▶ RAW RECORDS:
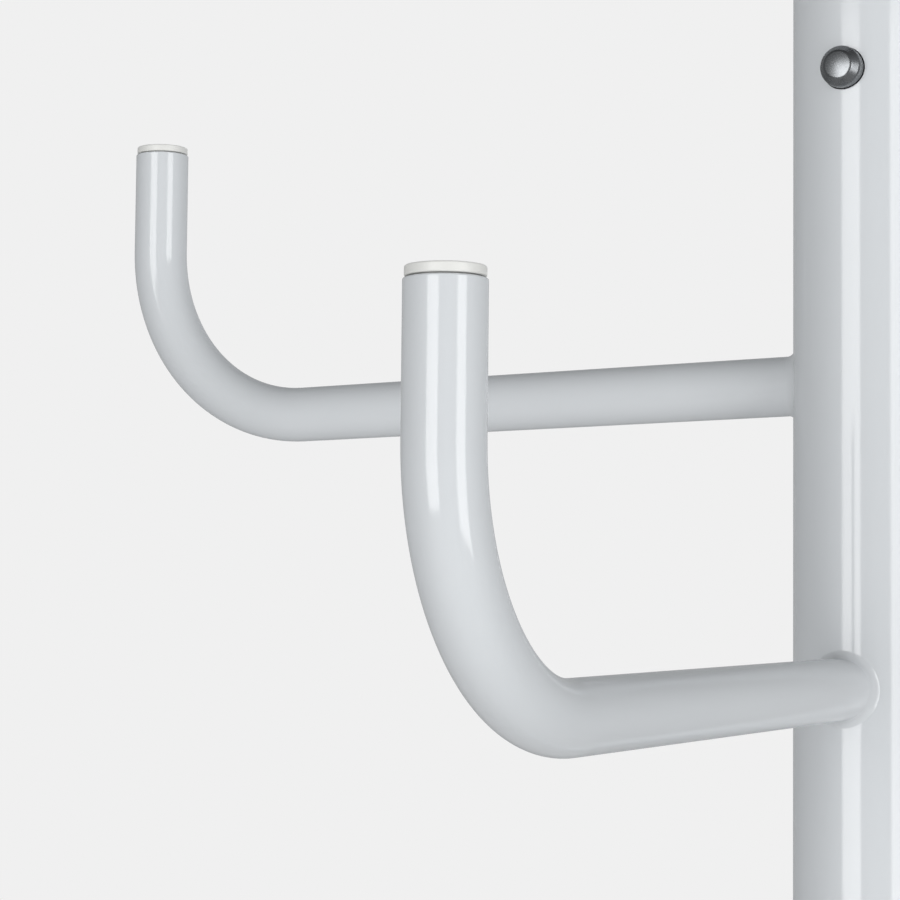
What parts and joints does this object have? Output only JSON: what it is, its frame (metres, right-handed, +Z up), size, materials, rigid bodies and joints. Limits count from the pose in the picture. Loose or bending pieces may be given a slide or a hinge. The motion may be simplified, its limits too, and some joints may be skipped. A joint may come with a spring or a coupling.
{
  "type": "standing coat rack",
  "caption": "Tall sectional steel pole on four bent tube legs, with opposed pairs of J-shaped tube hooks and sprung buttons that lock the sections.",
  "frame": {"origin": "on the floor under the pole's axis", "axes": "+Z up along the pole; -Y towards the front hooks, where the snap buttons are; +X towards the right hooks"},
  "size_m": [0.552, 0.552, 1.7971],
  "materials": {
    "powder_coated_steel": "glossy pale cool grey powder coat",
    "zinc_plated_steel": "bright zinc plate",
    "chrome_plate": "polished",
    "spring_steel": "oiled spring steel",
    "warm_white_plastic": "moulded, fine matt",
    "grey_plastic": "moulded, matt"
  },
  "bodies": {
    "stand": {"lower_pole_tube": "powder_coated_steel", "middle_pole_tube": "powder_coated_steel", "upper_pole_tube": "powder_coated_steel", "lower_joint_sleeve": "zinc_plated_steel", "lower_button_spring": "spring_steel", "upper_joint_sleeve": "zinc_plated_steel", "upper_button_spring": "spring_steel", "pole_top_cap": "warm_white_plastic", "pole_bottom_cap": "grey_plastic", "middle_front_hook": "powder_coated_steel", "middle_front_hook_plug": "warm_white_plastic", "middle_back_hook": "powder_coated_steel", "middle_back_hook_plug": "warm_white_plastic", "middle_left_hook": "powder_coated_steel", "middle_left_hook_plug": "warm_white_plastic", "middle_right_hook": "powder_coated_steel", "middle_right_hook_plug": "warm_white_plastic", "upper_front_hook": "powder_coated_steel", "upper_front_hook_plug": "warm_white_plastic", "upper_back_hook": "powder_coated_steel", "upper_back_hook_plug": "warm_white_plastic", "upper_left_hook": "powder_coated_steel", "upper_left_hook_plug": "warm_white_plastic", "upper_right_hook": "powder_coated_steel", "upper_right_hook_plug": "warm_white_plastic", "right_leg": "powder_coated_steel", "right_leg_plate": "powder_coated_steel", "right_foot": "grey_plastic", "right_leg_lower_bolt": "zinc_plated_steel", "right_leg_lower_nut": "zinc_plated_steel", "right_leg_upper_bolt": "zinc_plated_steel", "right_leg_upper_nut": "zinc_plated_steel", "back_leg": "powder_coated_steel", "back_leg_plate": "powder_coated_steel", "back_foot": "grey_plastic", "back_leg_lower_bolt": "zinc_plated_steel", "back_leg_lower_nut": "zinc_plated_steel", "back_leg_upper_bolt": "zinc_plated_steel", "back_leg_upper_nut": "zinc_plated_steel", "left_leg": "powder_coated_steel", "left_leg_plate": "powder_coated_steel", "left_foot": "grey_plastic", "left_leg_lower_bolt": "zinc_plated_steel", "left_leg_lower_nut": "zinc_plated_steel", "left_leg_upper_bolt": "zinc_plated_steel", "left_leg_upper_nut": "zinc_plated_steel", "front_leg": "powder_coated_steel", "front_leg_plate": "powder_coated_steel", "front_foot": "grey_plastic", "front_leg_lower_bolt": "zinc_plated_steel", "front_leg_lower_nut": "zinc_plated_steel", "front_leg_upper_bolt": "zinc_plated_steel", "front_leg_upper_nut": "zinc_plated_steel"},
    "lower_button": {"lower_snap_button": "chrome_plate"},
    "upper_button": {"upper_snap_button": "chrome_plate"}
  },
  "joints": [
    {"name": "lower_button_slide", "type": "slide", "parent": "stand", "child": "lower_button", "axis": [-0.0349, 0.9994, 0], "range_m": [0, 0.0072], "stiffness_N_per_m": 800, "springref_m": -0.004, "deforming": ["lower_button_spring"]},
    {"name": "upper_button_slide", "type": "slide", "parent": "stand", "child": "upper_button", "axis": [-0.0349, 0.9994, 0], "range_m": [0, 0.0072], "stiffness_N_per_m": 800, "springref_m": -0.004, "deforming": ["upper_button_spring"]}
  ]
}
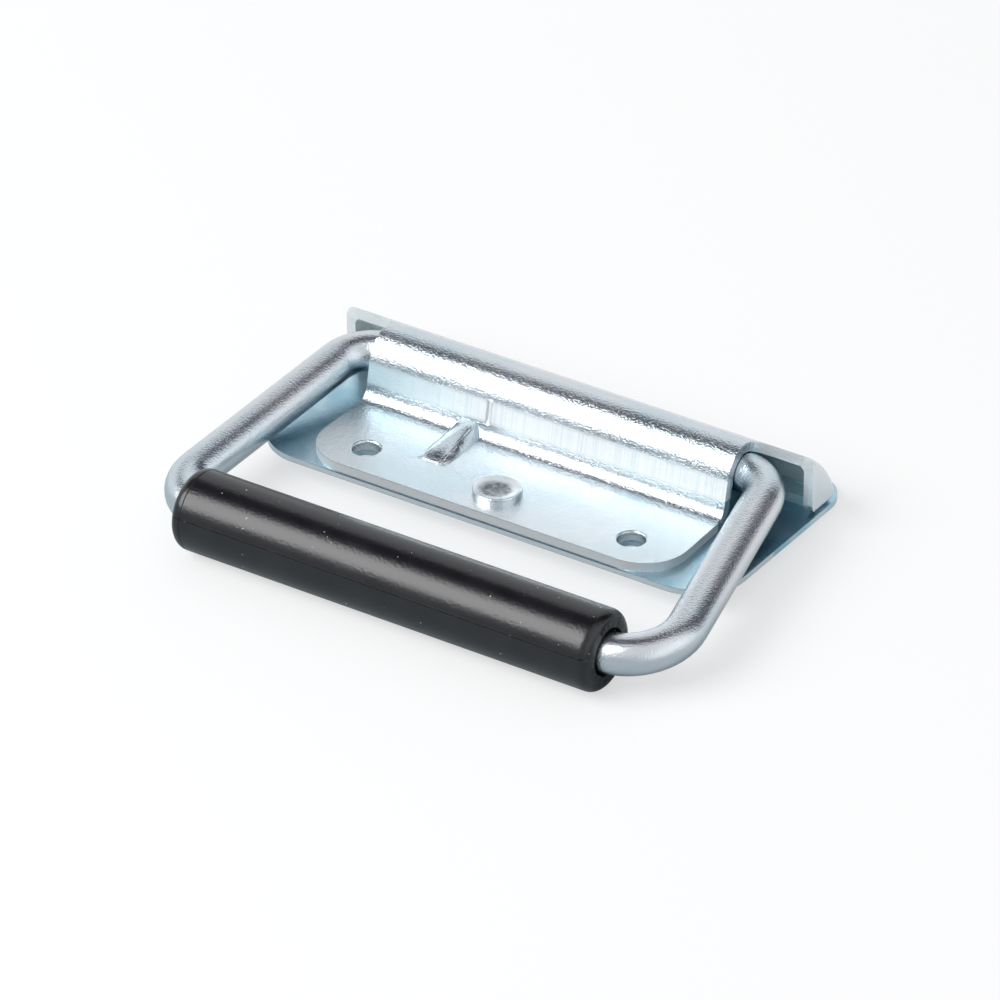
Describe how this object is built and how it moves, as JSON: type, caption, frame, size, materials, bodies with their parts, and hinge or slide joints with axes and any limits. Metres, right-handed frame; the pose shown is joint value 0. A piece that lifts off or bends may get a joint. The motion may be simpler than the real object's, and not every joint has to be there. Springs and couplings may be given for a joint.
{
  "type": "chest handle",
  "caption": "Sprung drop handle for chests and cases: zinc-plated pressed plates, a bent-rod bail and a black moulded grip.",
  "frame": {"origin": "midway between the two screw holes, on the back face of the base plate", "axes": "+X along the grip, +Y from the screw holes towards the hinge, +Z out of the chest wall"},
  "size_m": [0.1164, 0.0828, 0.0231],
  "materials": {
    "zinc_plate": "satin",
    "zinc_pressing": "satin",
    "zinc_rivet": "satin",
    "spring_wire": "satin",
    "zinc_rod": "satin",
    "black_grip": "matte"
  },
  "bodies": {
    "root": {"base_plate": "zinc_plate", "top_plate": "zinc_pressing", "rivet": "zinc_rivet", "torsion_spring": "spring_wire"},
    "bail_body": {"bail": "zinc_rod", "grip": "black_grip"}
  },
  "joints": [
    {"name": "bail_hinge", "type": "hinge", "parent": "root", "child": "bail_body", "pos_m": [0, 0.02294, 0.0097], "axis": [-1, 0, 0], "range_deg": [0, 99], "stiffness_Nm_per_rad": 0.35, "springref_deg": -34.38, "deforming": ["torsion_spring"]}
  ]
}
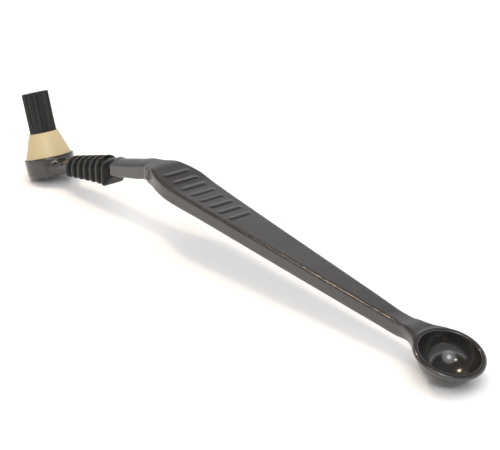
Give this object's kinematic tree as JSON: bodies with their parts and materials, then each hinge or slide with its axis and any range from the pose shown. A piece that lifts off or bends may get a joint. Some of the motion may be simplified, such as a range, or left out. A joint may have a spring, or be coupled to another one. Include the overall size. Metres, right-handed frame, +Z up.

▶ TASK TO COMPLETE: From the records above, extract every line exactly as it stands.

▶ CORRECT ANSWER:
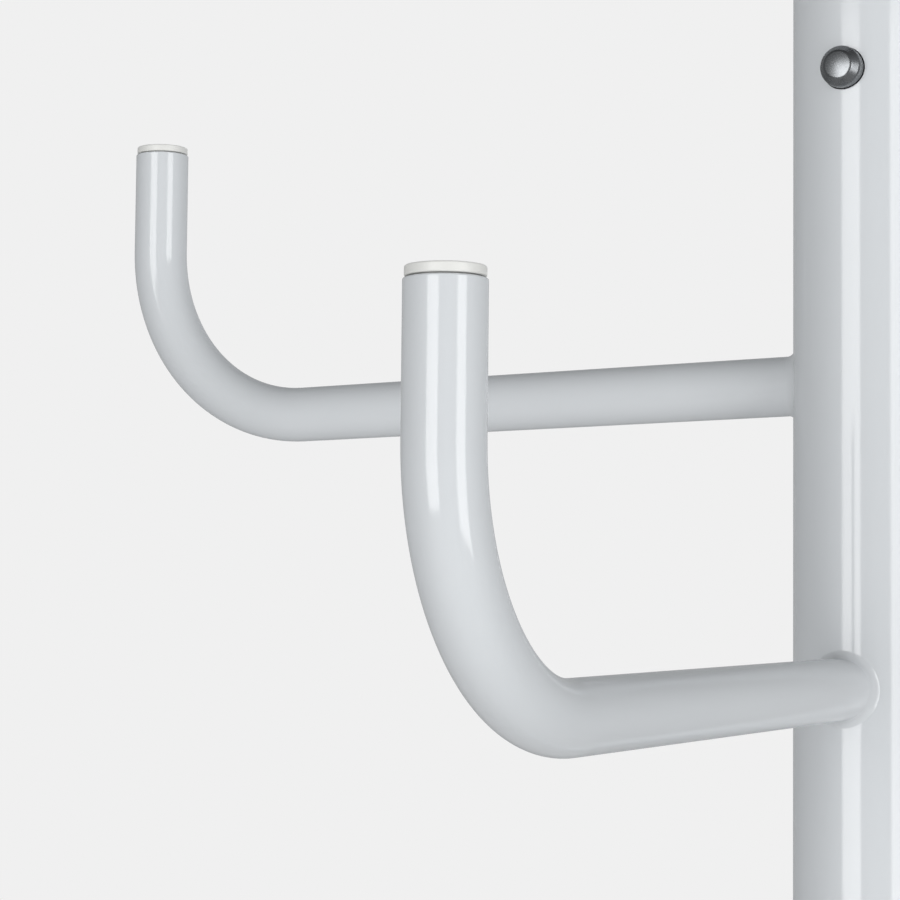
What parts and joints does this object have? Output only JSON: what it is, its frame (metres, right-handed, +Z up), size, materials, rigid bodies and joints. Limits count from the pose in the picture. Loose or bending pieces may be given a slide or a hinge. The motion may be simplified, its limits too, and some joints may be skipped. A joint may come with a spring or a coupling.
{
  "type": "standing coat rack",
  "caption": "Tall sectional steel pole on four bent tube legs, with opposed pairs of J-shaped tube hooks and sprung buttons that lock the sections.",
  "frame": {"origin": "on the floor under the pole's axis", "axes": "+Z up along the pole; -Y towards the front hooks, where the snap buttons are; +X towards the right hooks"},
  "size_m": [0.552, 0.552, 1.7971],
  "materials": {
    "powder_coated_steel": "glossy pale cool grey powder coat",
    "zinc_plated_steel": "bright zinc plate",
    "chrome_plate": "polished",
    "spring_steel": "oiled spring steel",
    "warm_white_plastic": "moulded, fine matt",
    "grey_plastic": "moulded, matt"
  },
  "bodies": {
    "stand": {"lower_pole_tube": "powder_coated_steel", "middle_pole_tube": "powder_coated_steel", "upper_pole_tube": "powder_coated_steel", "lower_joint_sleeve": "zinc_plated_steel", "lower_button_spring": "spring_steel", "upper_joint_sleeve": "zinc_plated_steel", "upper_button_spring": "spring_steel", "pole_top_cap": "warm_white_plastic", "pole_bottom_cap": "grey_plastic", "middle_front_hook": "powder_coated_steel", "middle_front_hook_plug": "warm_white_plastic", "middle_back_hook": "powder_coated_steel", "middle_back_hook_plug": "warm_white_plastic", "middle_left_hook": "powder_coated_steel", "middle_left_hook_plug": "warm_white_plastic", "middle_right_hook": "powder_coated_steel", "middle_right_hook_plug": "warm_white_plastic", "upper_front_hook": "powder_coated_steel", "upper_front_hook_plug": "warm_white_plastic", "upper_back_hook": "powder_coated_steel", "upper_back_hook_plug": "warm_white_plastic", "upper_left_hook": "powder_coated_steel", "upper_left_hook_plug": "warm_white_plastic", "upper_right_hook": "powder_coated_steel", "upper_right_hook_plug": "warm_white_plastic", "right_leg": "powder_coated_steel", "right_leg_plate": "powder_coated_steel", "right_foot": "grey_plastic", "right_leg_lower_bolt": "zinc_plated_steel", "right_leg_lower_nut": "zinc_plated_steel", "right_leg_upper_bolt": "zinc_plated_steel", "right_leg_upper_nut": "zinc_plated_steel", "back_leg": "powder_coated_steel", "back_leg_plate": "powder_coated_steel", "back_foot": "grey_plastic", "back_leg_lower_bolt": "zinc_plated_steel", "back_leg_lower_nut": "zinc_plated_steel", "back_leg_upper_bolt": "zinc_plated_steel", "back_leg_upper_nut": "zinc_plated_steel", "left_leg": "powder_coated_steel", "left_leg_plate": "powder_coated_steel", "left_foot": "grey_plastic", "left_leg_lower_bolt": "zinc_plated_steel", "left_leg_lower_nut": "zinc_plated_steel", "left_leg_upper_bolt": "zinc_plated_steel", "left_leg_upper_nut": "zinc_plated_steel", "front_leg": "powder_coated_steel", "front_leg_plate": "powder_coated_steel", "front_foot": "grey_plastic", "front_leg_lower_bolt": "zinc_plated_steel", "front_leg_lower_nut": "zinc_plated_steel", "front_leg_upper_bolt": "zinc_plated_steel", "front_leg_upper_nut": "zinc_plated_steel"},
    "lower_button": {"lower_snap_button": "chrome_plate"},
    "upper_button": {"upper_snap_button": "chrome_plate"}
  },
  "joints": [
    {"name": "lower_button_slide", "type": "slide", "parent": "stand", "child": "lower_button", "axis": [-0.0349, 0.9994, 0], "range_m": [0, 0.0072], "stiffness_N_per_m": 800, "springref_m": -0.004, "deforming": ["lower_button_spring"]},
    {"name": "upper_button_slide", "type": "slide", "parent": "stand", "child": "upper_button", "axis": [-0.0349, 0.9994, 0], "range_m": [0, 0.0072], "stiffness_N_per_m": 800, "springref_m": -0.004, "deforming": ["upper_button_spring"]}
  ]
}
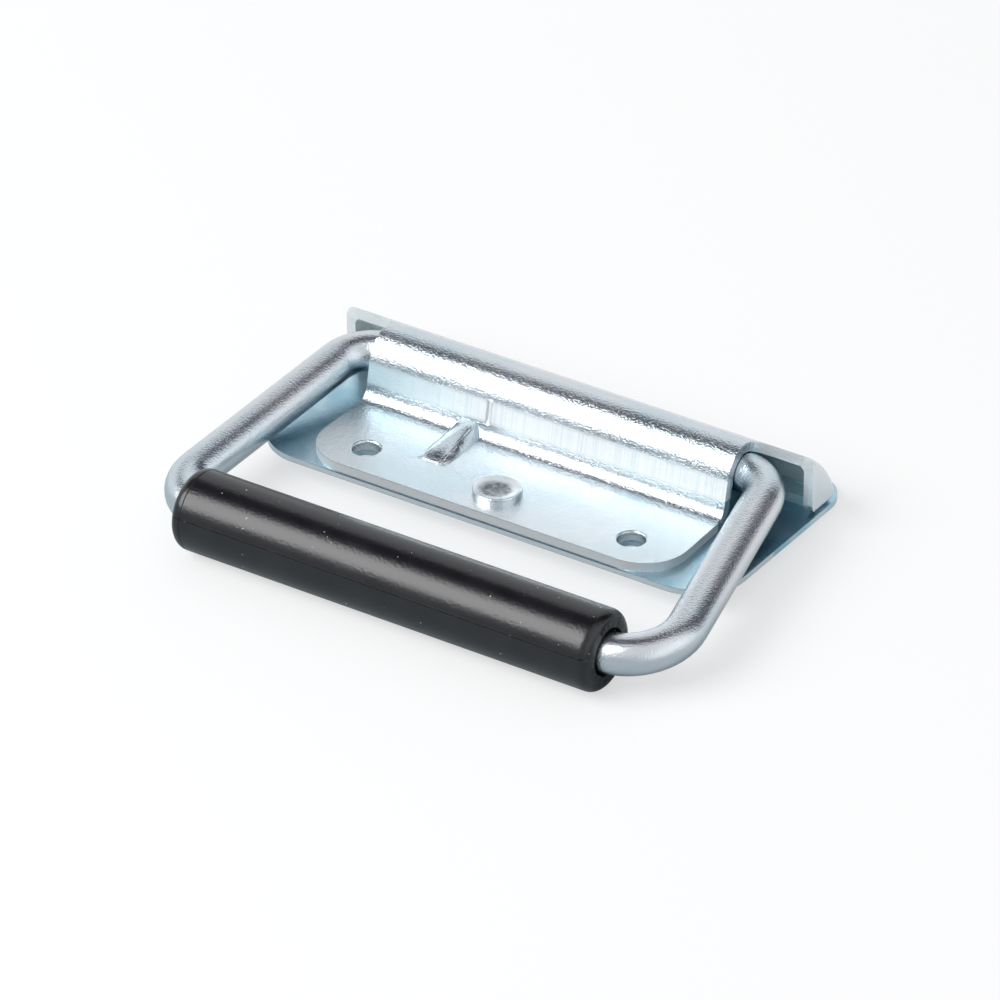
Describe how this object is built and how it moves, as JSON: type, caption, frame, size, materials, bodies with their parts, and hinge or slide joints with axes and any limits. Metres, right-handed frame; the pose shown is joint value 0. A piece that lifts off or bends may get a joint. The motion may be simpler than the real object's, and not every joint has to be there. Springs and couplings may be given for a joint.
{
  "type": "chest handle",
  "caption": "Sprung drop handle for chests and cases: zinc-plated pressed plates, a bent-rod bail and a black moulded grip.",
  "frame": {"origin": "midway between the two screw holes, on the back face of the base plate", "axes": "+X along the grip, +Y from the screw holes towards the hinge, +Z out of the chest wall"},
  "size_m": [0.1164, 0.0828, 0.0231],
  "materials": {
    "zinc_plate": "satin",
    "zinc_pressing": "satin",
    "zinc_rivet": "satin",
    "spring_wire": "satin",
    "zinc_rod": "satin",
    "black_grip": "matte"
  },
  "bodies": {
    "root": {"base_plate": "zinc_plate", "top_plate": "zinc_pressing", "rivet": "zinc_rivet", "torsion_spring": "spring_wire"},
    "bail_body": {"bail": "zinc_rod", "grip": "black_grip"}
  },
  "joints": [
    {"name": "bail_hinge", "type": "hinge", "parent": "root", "child": "bail_body", "pos_m": [0, 0.02294, 0.0097], "axis": [-1, 0, 0], "range_deg": [0, 99], "stiffness_Nm_per_rad": 0.35, "springref_deg": -34.38, "deforming": ["torsion_spring"]}
  ]
}
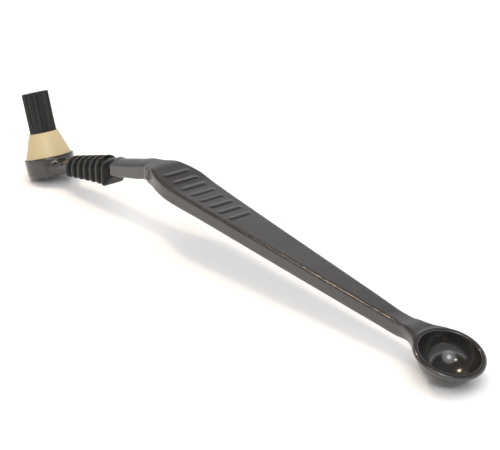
Give this object's kinematic tree as JSON: bodies with their parts and materials, then each hinge or slide with its axis and any range from the pose shown. A piece that lifts off or bends may get a joint. Some of the motion may be simplified, such as a range, or left out. A joint may have a spring, or be coupled to another one. Include the overall size. Metres, right-handed frame, +Z up.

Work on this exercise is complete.